A centrepiece of the Queensland government’s pandemic response – a $1bn concessional loan scheme for businesses – was beset by administrative problems, such as grants being approved improperly and claims of nepotism during the rapid recruitment of temporary staff, the state auditor general has found.
A report by the Queensland Audit Office found that the quick ramp-up of staff required to administer the Covid support program had resulted in cases where close relatives of public servants were hired, and where conflicts of interests were not declared among members of hiring panels.
“This increases the risk of inappropriate contracts being entered into and value for money not being obtained,” the report, tabled in parliament this week, found.

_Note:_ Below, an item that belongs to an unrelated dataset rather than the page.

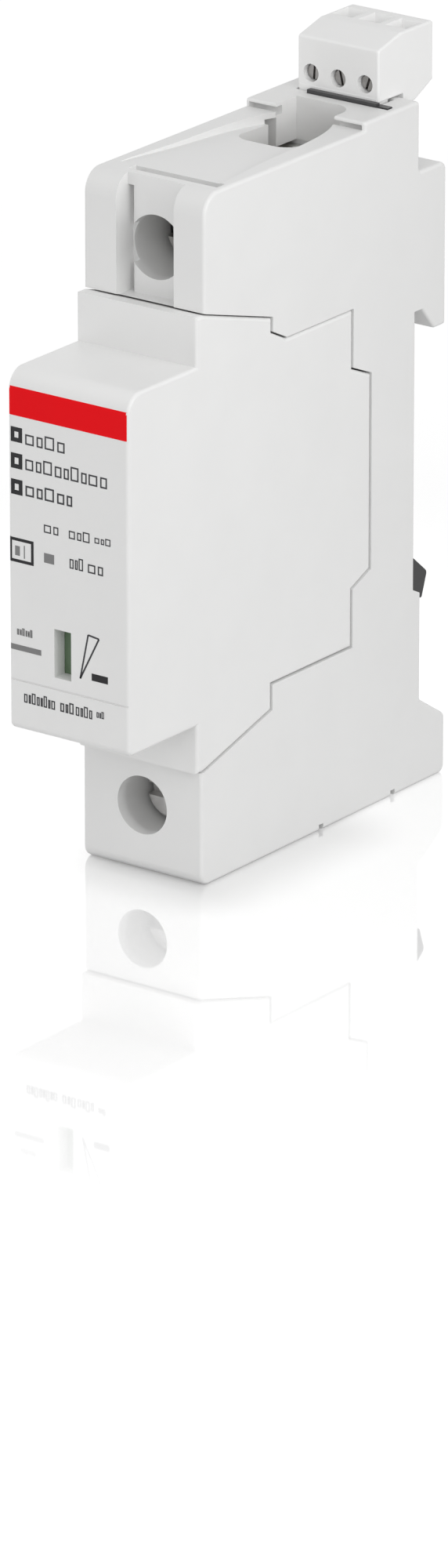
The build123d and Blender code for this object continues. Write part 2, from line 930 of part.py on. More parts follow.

Grants were approved by staff for amounts above what they were allowed to approve, and one contract was approved in a way that did not align with government policies.
The audit found that about 8% of the loans paid out from the scheme – a total of about $96m – were not likely to be repaid. About 5% of loans were approved to businesses that were rated as high to severe risk.
Other issues raised included that approvals were processed manually, supplier information was not restricted and that payment files were not encrypted.
In order to assess, process and pay the increased volume of loans and grants related to government Covid support schemes, the responsible agency, the Queensland Rural and Industry Development Authority, almost doubled its full-time staff.
Temporary employees were recruited, taking full-time staff numbers from 118 to 201.
“While [the authority] provided training to employees during this period of rapid expansion, it did not adhere to some policies and procedures,” the audit report said.
“In addition, the systems and processes [internal controls] it had in place, which were appropriate for a smaller entity, were not adapted as the size, complexity, and risk of the entity increased.
“As the government wants to respond quickly to the challenges faced by the community and support businesses in the pandemic, administrators and program owners must ensure that controls can adapt to changes in the nature and volume of services they deliver.”
Other issues raised by the auditor general in his annual report on state entities included concerns that government information systems contain weaknesses and need to be better protected from hackers.
The report also found that government systems were in some cases susceptible to fraudsters, who would email departments requesting changes to bank account details for suppliers.
“We observed that some entities relied on [a] shared service provider to confirm the change using an independent source,” the report said. “However, when the shared service provider was not able to do this within the agreed time frame, the change was referred back to the entities, who approved it without independent verification. This significantly increases the risk of fraud.”
The report said that of 10 deficiencies identified related to the rollout of the Covid loan program, eight had already been addressed.
The Queensland agricultural industry development minister, Mark Furner, said the department was continuing to work to address the remaining deficiencies.
“[The] report provides important lessons on striving for greater transparency within government and protecting public value during times of organisational change,” Furner said.